The recovery has been good too. A Pepsi straightened my stomach out, though I couldn’t really eat for another hour or so. We stopped at our favorite pizza place in Champaign on the way home for a deep dish and a Killians to wash it down. All things considered, I don’t regret doing or not doing any of my training — my taper was perfect, I think. I had no injuries this whole season either, which is really remarkable considering my tendency to overtrain (which is where you came in and helped me focus). I’m so glad I chose a small race for my first half. It was really well run and I was able to do my race the way I wanted to do it, without being hampered by a crowded, competitive swim or a crowded bike course. It was awesome. And while I don’t have another race on the schedule, I have some improvements in mind for next time. I’m convinced there will be a next time! I’m looking forward to a good night’s sleep after stuff stops hurting.

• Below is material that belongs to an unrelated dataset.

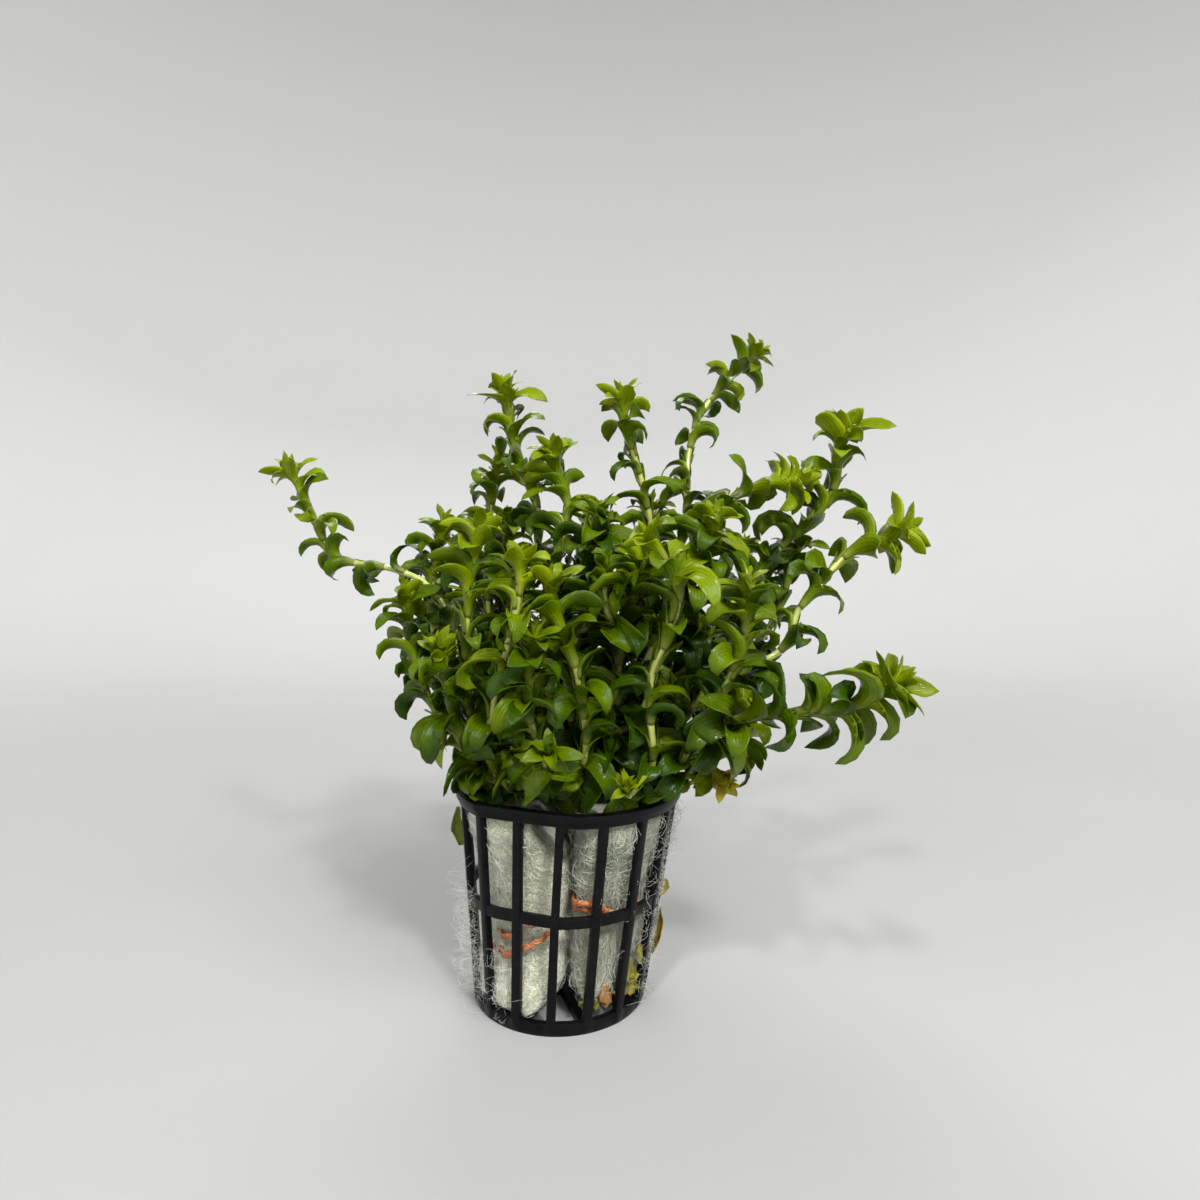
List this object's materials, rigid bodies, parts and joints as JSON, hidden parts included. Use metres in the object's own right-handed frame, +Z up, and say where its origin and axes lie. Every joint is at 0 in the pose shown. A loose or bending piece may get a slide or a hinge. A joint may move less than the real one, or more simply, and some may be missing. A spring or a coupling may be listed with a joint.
{
  "type": "tonina in a net pot",
  "caption": "Bunch of leafy aquarium stems with curled lance-shaped leaves, held by tied wool rolls in a black lattice pot that stands on its base ring.",
  "frame": {"origin": "centre of the pot's underside, on the flat hub of the base", "axes": "+Z up, -Y towards the front of the bunch, +X to its right"},
  "size_m": [0.1514, 0.0835, 0.1586],
  "materials": {
    "pot_plastic": "satin",
    "wool": "matte",
    "tie_band": "satin",
    "leafy_stem": "gloss",
    "old_leaf": "satin"
  },
  "bodies": {
    "root": {"net_pot": "pot_plastic", "wool_roll_left": "wool", "wool_roll_right": "wool", "tie_left": "tie_band", "tie_right": "tie_band", "stem_left_arm": "leafy_stem", "stem_crown_left": "leafy_stem", "stem_centre_top": "leafy_stem", "stem_far_right_top": "leafy_stem", "stem_right_top": "leafy_stem", "stem_right_tip": "leafy_stem", "stem_lower_right": "leafy_stem", "stem_right_shelf": "leafy_stem", "stem_dark_tip": "leafy_stem", "stem_middle_left_top": "leafy_stem", "stem_front_left": "leafy_stem", "stem_front_right": "leafy_stem", "stem_front_cross": "leafy_stem", "stem_front_middle": "leafy_stem", "stem_left_high": "leafy_stem", "stem_left_low": "leafy_stem", "stem_left_back": "leafy_stem", "stem_right_middle": "leafy_stem", "stem_right_low": "leafy_stem", "stem_middle": "leafy_stem", "stem_middle_left": "leafy_stem", "stem_middle_right": "leafy_stem", "stem_front_left_low": "leafy_stem", "stem_front_low": "leafy_stem", "stem_back_left": "leafy_stem", "stem_back_middle": "leafy_stem", "stem_back_right": "leafy_stem", "stem_back_far_right": "leafy_stem", "loose_leaf_olive": "old_leaf", "loose_leaf_yellow": "old_leaf", "loose_leaf_green": "old_leaf"}
  },
  "joints": []
}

Thanks so much for all your help, Joe. You kept me sane through all this and kept my lack of confidence from ruining the show. I went into this race knowing that I had enough miles behind me and believing that I had what I needed to make it through. There was a little bitty voice in my head that kept nagging at me in parts of the bike and run, saying, “Remember Phoenix…” And then a big old voice on the other side of my head argued back, “THIS AIN’T PHOENIX!” And it wasn’t. I have beaten the demon. And that part I really couldn’t have done without you and I thank you for it.
Have an awesome holiday weekend! I’ll see you Tuesday for swim!